И действительно, как показывает Энзенбергер в своей критике оруэлловского мифа, невозможно более представить себе мегасистему централизованного контроля (система контроля за современной телефонной системой по своей сложности должна превосходить последнюю в n раз, таким образом, она практически не осуществима). Но было бы несколько наивным полагать, что факт расширения масс-медиа приводит к ликвидации цензуры. Даже на длительную перспективу невозможность создания полицейских мегасистем просто означает, что современные системы интегрируют — посредством feed-back и саморегуляции — мегасистемы контроля, ставшие отныне ненужными. Они научились включать в себя то, что отрицает их как дополнительная переменная. Они подразумевают цензуру в самой своей деятельности: поэтому необходимость в мегасистеме отпадает. Следовательно, они не перестают быть тоталитарными: в некотором роде они реализуют идеал того, что можно было бы назвать «децентрализованным тоталитаризмом».

На более практическом уровне масс-медиа также очень хорошо научились введению в действие формальной «обратимости» своих сетей (переписка с читателями, телефонные разговоры со слушателями, опросы и т. д.), не оставляя при этом места для какого бы то ни было ответа, ничего не меняя в разделении ролей. [27] Это социальная форма и политика feed-back. Таким образом, Энзенбергер в своей «диалектизации» коммуникации, поразительно близкой кибернетическому регулированию, по-прежнему, хотя и в более утонченной форме, остается жертвой идеологической модели, о которой мы говорили.

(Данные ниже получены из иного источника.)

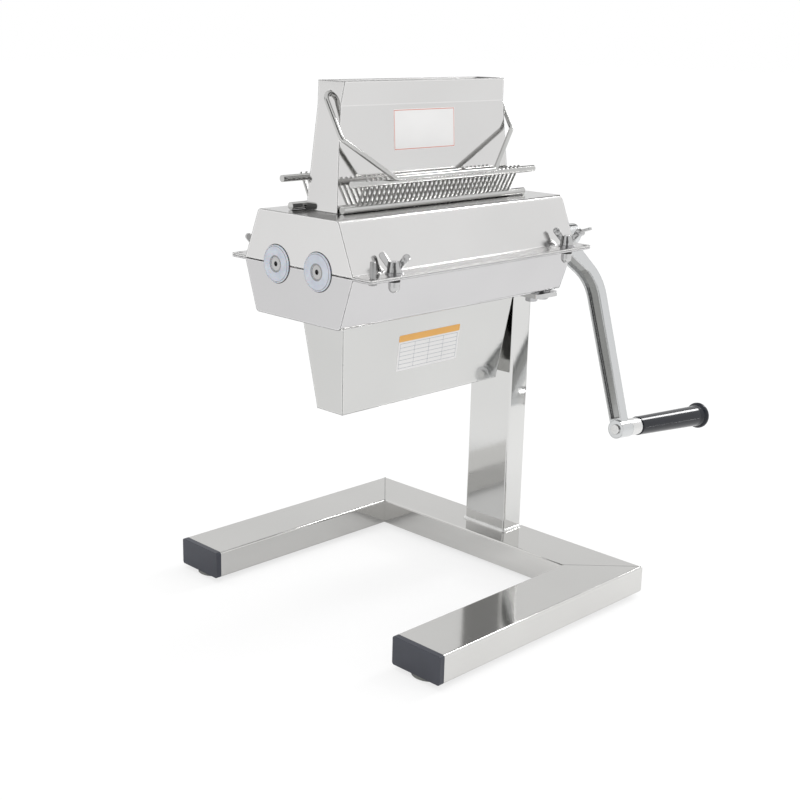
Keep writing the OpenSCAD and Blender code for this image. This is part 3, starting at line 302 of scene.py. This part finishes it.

И точно также: для того, чтобы разрушить однонаправленность коммуникации, выраженную одновременно монополией специалистов и профессионалов и монополией классового врага по отношению к масс-медиа в целом, Энзенбергер предлагает в качестве революционного решения задачу превратить каждого в манипулятора, в смысле активного оператора, деятеля, и т. д., короче, чтобы каждый перешел бы из категории принимающего информацию в категорию ее производителя/распространителя. В этом можно отчасти усмотреть критическое обращение идеологического понятия манипулирования. Но и в этом случае в силу того, что данная «революция» в глубине сохраняет категорию «передатчик», довольствуясь лишь ее распространением в качестве обособленной и превращающей каждого в своего собственного передатчика информации, она не приводит к краху системы масс-медиа. Мы прекрасно знаем, что следует из того, что каждый имеет свой talkie-walkie (переговорное устройство) или свой «Кодак» или сам снимает кино: персонализированное дилетантство, эквивалент воскресного рукоделия на периферии системы. [28]

Совершенно очевидно, что Энзенбергер хочет совсем иного. То, к чему он стремится, — это пресса, откорректированная, распространяемая, создаваемая своими собственными читателями (каковой отчасти является пресса Underground), видеоканалы, используемые отдельными политическими группировками и т. д.

Это был бы единственный способ разморозить заблокированную ситуацию:

«В социалистическом движении диалектика дисциплины и самопроизвольности, централизма и децентрализации, авторитарного лидерства и антиавторитарной дезинтеграции давно уже достигла мертвой точки. Единственно, что могло бы позволить выйти из данной ситуации, — это модели коммуникационных сетей, основанные на принципе обратимости связи».

Таким образом, речь идет о восстановлении диалектической практики. Но можно ли продолжать решать эту проблему в диалектических терминах? Разве сама диалектика не подошла к мертвой точке?

Приводимые Энзенбергером примеры представляют интерес в том плане, что они выходят за рамки «диалектики» передающей и принимающей инстанций. Мы действительно сталкиваемся здесь с процессом непосредственной коммуникации, не проходящей через бюрократические фильтры; мы находим у него оригинальную форму обмена, поскольку в данном случае нет более ни передающих, ни принимающих информацию, а есть только люди, отвечающие друг другу. Здесь нет диалектического преодоления проблемы самопроизвольности и организации, а есть только трансгрессия этой проблемы в ее частях.